Once boys get to 14 years old they sleep in the community house. Men whose wives have given birth will also sleep in the community house for two years before returning home to sleep at night. They can visit the family home in the daytime. There are several community houses within the village complex.
The meeting area also houses the ‘swearing stone’, which is where people who are in conflict will swear their version of events, in front of the community, and justice will be meted out. We were told that no one lies on the swearing stone because God is a witness and if they lie, an accident will happen to them. The meeting area is also used for village celebrations and dancing.
Each house is made up of several single room circular huts that are shared with the livestock. Animals will have the lower huts and people the higher huts (about one or two foot difference in levels). The hut for sleeping in will have animal skins to sleep on. A sign of prosperity is to have ostrich eggs decorating the top of the house exterior. Each house averages two adults and five children.
Gamolla village is evenly split between farmers who produce the food and merchants who sell it. Excess produce is sold to Addis. The tourist fees collected in town to pay for the guide to take groups (or individuals) to the villages are split 75% to the community and 25% for the guide. The 75% is placed in a community bank account.
Most of these traditional villages have government run primary schooling available (grades 1 – 6) but then children have to walk to town for further education.

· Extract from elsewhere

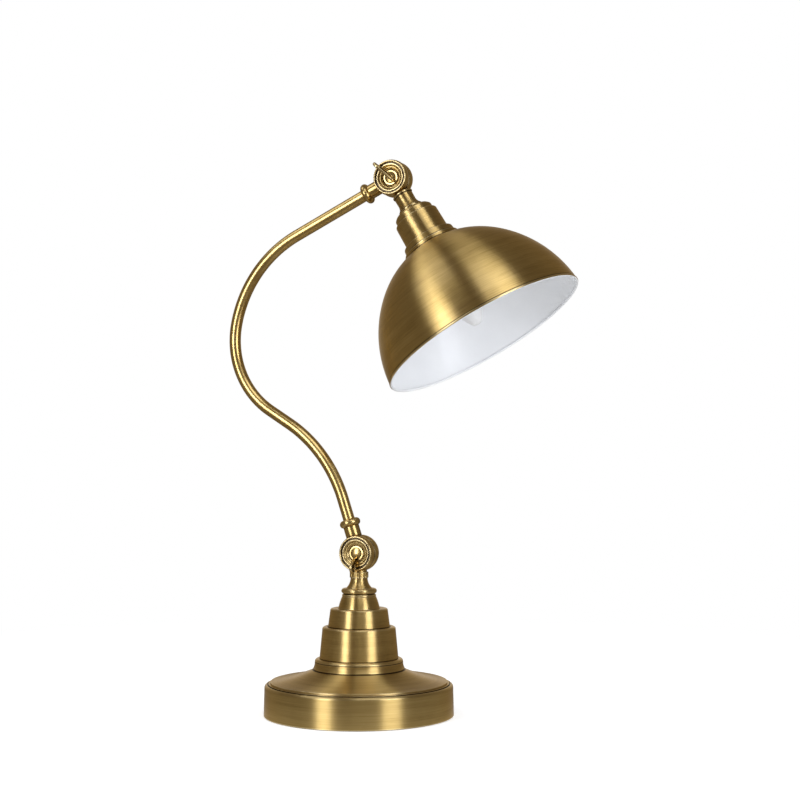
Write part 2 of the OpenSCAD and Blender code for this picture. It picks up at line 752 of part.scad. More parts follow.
module holder_neck() color(brass) along_shade() translate([0, 0, neck_at]) turned() difference() {
    waist_r = waist_d / 2;
    ring_out_r = neck_ring_d / 2;
    ring_h = 2;
    lip_c = 0.7;
    flare_l = 6;
    hollow = ring_out_r - 0.6 - waist_r;
    flare_r = (hollow * hollow + flare_l * flare_l) / (2 * hollow);
    body_l = holder_neck_l - ring_h;
    union() {
        polygon([[0, lip_c], [waist_r + 0.4, lip_c], [waist_r, body_l - flare_l], [0, body_l]]);
        translate([waist_r + 0.2, lip_c]) circle(lip_c);
        square([waist_r + 0.2, lip_c]);
        difference() {
            translate([0, body_l - flare_l]) square([waist_r + hollow, flare_l]);
            translate([waist_r + flare_r, body_l - flare_l]) circle(flare_r);
        }
        translate([0, body_l]) square([ring_out_r - ring_h / 2, ring_h]);
        translate([ring_out_r - ring_h / 2, body_l + ring_h / 2]) circle(ring_h / 2);
    }
    translate([0, -1]) square([upper_stem_r + running_gap, spigot_l + 1]);
    square([socket_r, holder_neck_l + 2]);
}

module holder_nipple() color(steel) along_shade() translate([0, 0, nipple_from]) turned()
    translate([rod_bore_r, 0]) square([rod_r - rod_bore_r, nipple_to - nipple_from]);

// Stepped top of the cup, a spun piece clamped under the neck
module cup_shoulder() color(brass) along_shade() translate([0, 0, neck_end]) turned()
    difference() {
        r = shoulder_d / 2;
        edge_r = 1.8;
        top_r = neck_ring_d / 2;
        slope = 1.4;                 // fall of the conical top
        edge_s = slope + edge_r;
        union() {
            translate([0, edge_s]) square([r, shoulder_l - edge_s]);
            polygon([[0, 0], [top_r, 0], [r - edge_r, slope], [r - edge_r, edge_s], [0, edge_s]]);
            translate([r - edge_r, edge_s]) circle(edge_r);
        }
        translate([0, edge_s]) square([r - cup_wall, shoulder_l]);
        polygon([[0, cup_wall + 0.6], [top_r, cup_wall + 0.6], [r - edge_r, edge_s], [0, edge_s]]);
        translate([0, -1]) square([socket_r, shoulder_l]);
    }

// Cup, slightly wider towards the shade
module holder_cup() color(brass) along_shade() translate([0, 0, cup_at]) turned() difference() {
    r = cup_d / 2;
    taper = 0.25;
    edge_r = 1.4;
    union() {
        polygon([[0, edge_r], [r - taper, edge_r], [r + taper, cup_l], [0, cup_l]]);
        square([r - taper - edge_r, edge_r]);
        translate([r - taper - edge_r, edge_r]) circle(edge_r);
    }
    polygon([
        [0, cup_wall], [r - taper - edge_r, cup_wall], [r - taper - cup_wall, edge_r],
        [r + taper - cup_wall, cup_l], [r - cup_wall, cup_l + 1], [0, cup_l + 1]
    ]);
    translate([0, -1]) square([shoulder_d / 2 - 2, cup_l]);
}

// Ring between the cup and the shade, its flange hollowed to sit on the crown
module shade_gallery() color(brass) along_shade() translate([0, 0, cup_end]) turned()
    difference() {
        band_r = cup_d / 2 + 3.2;
        band_out_r = band_r + 0.8;
        flange_r = gallery_d / 2;
        flange_h = 12;
        corner_r = 0.9;
        union() {
            square([band_r - corner_r, corner_r]);
            translate([band_r - corner_r, corner_r]) circle(corner_r);
            polygon([
                [0, corner_r], [band_r, corner_r], [band_out_r, gallery_band], [0, gallery_band]
            ]);
            translate([0, gallery_band]) square([flange_r - corner_r, flange_h]);
            translate([flange_r - corner_r, gallery_band + corner_r]) circle(corner_r);
            translate([0, gallery_band + corner_r]) square([flange_r, flange_h]);
        }
        translate([0, -1]) square([hole_r, 3 * flange_h]);
        translate([0, crown_centre - cup_end]) circle(crown_r + seat_gap, $fn = 360);
    }

// ---- shade and bulb ----

// The dome's outline filled to the axis, drawn inwards by a wall
module dome_outline(inset) {
    intersection() {
        translate([0, crown_centre]) circle(crown_r - inset, $fn = 360);
        translate([0, crown_at - 1]) square([crown_r, meet_s - crown_at + 1]);
    }
    intersection() {
        translate([side_centre_r, side_centre_s]) circle(side_r - inset, $fn = 720);
        translate([0, meet_s]) square([shade_r + 1, rim_at - rim_bead_r - meet_s]);
    }
}

module shade() color(brass) along_shade() turned() difference() {
    union() {
        difference() {
            dome_outline(0);
            dome_outline(shade_t);
        }
        translate([shade_r - rim_bead_r, rim_at - rim_bead_r]) circle(rim_bead_r, $fn = 48);
    }
    square([hole_r, meet_s]);
}

// Threaded ring that clamps the shade from inside
module shade_ring() color([0.85, 0.85, 0.82]) along_shade() turned() difference() {
    ring_end = crown_centre - sqrt(crown_r * crown_r - pow(shade_ring_r, 2)) + shade_ring_t;
    intersection() {
        translate([0, crown_centre]) circle(crown_r - shade_t - seat_gap, $fn = 360);
        square([shade_ring_r, ring_end]);
    }
    square([holder_r + running_gap, ring_end + 1]);
}

module lamp_holder() color([0.9, 0.9, 0.87]) along_shade() translate([0, 0, holder_from])
    turned() difference() {
        l = holder_to - holder_from;
        union() {
            square([holder_r, l]);
            // flange on the gallery
            translate([0, cup_end - holder_flange_t - holder_from])
                square([holder_flange_r, holder_flange_t]);
        }
        // room for the nipple, the contacts and the shell
        translate([0, -1]) square([socket_r, nipple_to - holder_from + 1]);
        translate([0, holder_floor - holder_from]) square([holder_shell_r + 0.8, l]);
        // the mouth stands clear of the bulb's glass
        translate([0, glass_at - fit_gap - holder_from]) square([holder_mouth_r, l]);
    }

module holder_shell() color(brass) along_shade()
    translate([0, 0, bulb_foot + 3.5]) turned() difference() {
        square([holder_shell_r, cap_l - 3.5 - fit_gap]);
        translate([0, -1]) square([cap_r + 0.2, cap_l]);
    }

module holder_contact() color(brass) along_shade()
    translate([0, 0, holder_floor]) cylinder(r = 2.6, h = bulb_foot - holder_floor);

module bulb_cap() color(steel) along_shade() translate([0, 0, bulb_foot + 2.5]) turned() {
    thread_r = 0.5;
    pitch = 2.82;
    square([cap_r - thread_r, cap_l - 2.5]);
    for (i = [0 : 4]) translate([cap_r - thread_r, 1 + thread_r + i * pitch]) circle(thread_r);
}

module bulb_contact() color(black_plastic) along_shade() translate([0, 0, bulb_foot]) turned()
    polygon([[0, 0], [2.2, 0], [2.6, 0.6], [cap_r - 1, 2.5], [0, 2.5]]);

// Candle bulb: a swelling lower body, a pointed upper body and a rounded tip
module bulb_outline(inset) {
    body_r = bulb_d / 2;
    foot_r = cap_r + 1.3;
    widest_s = bulb_foot + bulb_l * 0.57;
    tip_r = 6.5;
    rise = widest_s - glass_at;
    lower_r = (rise * rise + pow(body_r - foot_r, 2)) / (2 * (body_r - foot_r));
    reach = bulb_tip - tip_r - widest_s;
    upper_r = (body_r * body_r + reach * reach - tip_r * tip_r) / (2 * (body_r - tip_r));
    join_s = widest_s + reach * (upper_r - inset) / (upper_r - tip_r);
    intersection() {
        translate([body_r - lower_r, widest_s]) circle(lower_r - inset, $fn = 360);
        translate([0, glass_at]) square([bulb_d, rise]);
    }
    intersection() {
        translate([body_r - upper_r, widest_s]) circle(upper_r - inset, $fn = 360);
        translate([0, widest_s]) square([bulb_d, join_s - widest_s]);
    }
    intersection() {
        translate([0, bulb_tip - tip_r]) circle(tip_r - inset);
        translate([0, bulb_tip - 2 * tip_r]) square([tip_r, 2 * tip_r]);
    }
}

module bulb_glass() color([0.95, 0.95, 0.93, 0.8]) along_shade() turned() difference() {
    bulb_outline(0);
    bulb_outline(0.8);
}

felt_pad();
drum_shell();
base_weight();
dish_cover();
cord_grommet();
rod_washer();
rod_nut();
threaded_rod();
foot_ring();
lower_tier();
middle_tier();
bell();
bead_ring();
flared_neck();
knurled_collar();
lower_knuckle_base();
lower_friction_ring();
lower_key();
lower_knuckle_arm();
lower_cap_nut();
lower_ferrule();
arm_tube();
upper_ferrule();
upper_knuckle_arm();
upper_friction_ring();
upper_key();
upper_knuckle_head();
upper_cap_nut();
holder_neck();
holder_nipple();
cup_shoulder();
holder_cup();
shade_gallery();
shade();
shade_ring();
lamp_holder();
holder_shell();
holder_contact();
bulb_cap();
bulb_contact();
bulb_glass();
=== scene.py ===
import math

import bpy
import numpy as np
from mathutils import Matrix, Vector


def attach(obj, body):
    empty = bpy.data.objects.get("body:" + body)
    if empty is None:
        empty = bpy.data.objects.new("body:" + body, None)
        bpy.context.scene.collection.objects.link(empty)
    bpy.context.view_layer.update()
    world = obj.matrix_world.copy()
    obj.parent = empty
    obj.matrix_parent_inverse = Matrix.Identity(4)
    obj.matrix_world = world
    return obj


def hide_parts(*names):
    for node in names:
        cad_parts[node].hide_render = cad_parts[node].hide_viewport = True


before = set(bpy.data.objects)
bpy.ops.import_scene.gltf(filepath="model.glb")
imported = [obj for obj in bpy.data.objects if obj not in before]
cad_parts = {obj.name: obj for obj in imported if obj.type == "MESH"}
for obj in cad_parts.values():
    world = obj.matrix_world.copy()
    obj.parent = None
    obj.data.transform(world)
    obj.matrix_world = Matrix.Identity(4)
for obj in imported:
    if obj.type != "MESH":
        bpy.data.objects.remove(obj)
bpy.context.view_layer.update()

# Desk lamp with a spun dome shade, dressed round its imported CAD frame. Every new piece is
# a surface worked out with numpy: a profile turned round an axis, a circle carried along
# the arm's path, or rows of points stepped in from an outline. Lengths below are
# millimetres in the frame's own axes and become metres when the mesh is made.

MM = 0.001

# ---- where the lamp's joints and axes are ----

LOWER_JOINT = np.array([0.0, 0.0, 135.8])
ARM_DIR = [108.2, 147.7, 79.7, 26.0]          # direction of each straight run, from +X
FOOT_RUN, MIDDLE_RUN, HEAD_RUN = 48.0, 21.8, 100.1
BENDS = [(121.0, 39.5), (73.6, -68.0), (105.6, -53.7)]   # radius, and turn to the left
SHADE_TILT = math.radians(30.8)
SHADE_AXIS = np.array([math.sin(SHADE_TILT), 0.0, -math.cos(SHADE_TILT)])
UP = np.array([0.0, 0.0, 1.0])
FRONT = np.array([0.0, -1.0, 0.0])


def toward(degrees):
    """Unit vector in the XZ plane at an angle from +X towards +Z, or one for each of
    several angles."""
    a = np.radians(degrees)
    return np.stack([np.cos(a), 0.0 * a, np.sin(a)], -1)


def arm_path(step=1.5):
    """Centre line of the arm from joint to joint: straight runs and arcs of circles, as
    points, with each point's direction and its distance along the path."""
    at, heading, points, dirs = LOWER_JOINT, ARM_DIR[0], [], []

    def run(length):
        nonlocal at
        t = np.arange(0, length, step)
        points.append(at + t[:, None] * toward(heading))
        dirs.append(toward(heading + 0 * t))
        at = at + length * toward(heading)

    def bend(radius, turn):
        nonlocal at, heading
        side = math.copysign(1, turn)
        centre = at + side * radius * toward(heading + 90)
        h = heading + side * np.arange(0, abs(turn), math.degrees(step / radius))
        points.append(centre - side * radius * toward(h + 90))
        dirs.append(toward(h))
        heading += turn
        at = centre - side * radius * toward(heading + 90)

    run(FOOT_RUN)
    bend(*BENDS[0])
    run(MIDDLE_RUN)
    bend(*BENDS[1])
    bend(*BENDS[2])
    run(HEAD_RUN)
    points = np.concatenate([*points, [at]])
    dirs = np.concatenate([*dirs, [toward(heading)]])
    gaps = np.linalg.norm(np.diff(points, axis=0), axis=1)
    return points, dirs, np.concatenate([[0], np.cumsum(gaps)])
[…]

There is no cultural education so children tend to be loosing their cultural identity and those that go to high school are taught Amharic and loose their local language.
One of the Ethiopians from FGAE in our party had never visited Konso before and was totally shocked at how under developed this area was. He was quite disturbed about it. There was a view that the extent of the deprivation, and especially the hardship for the women, was more extreme than he had realised.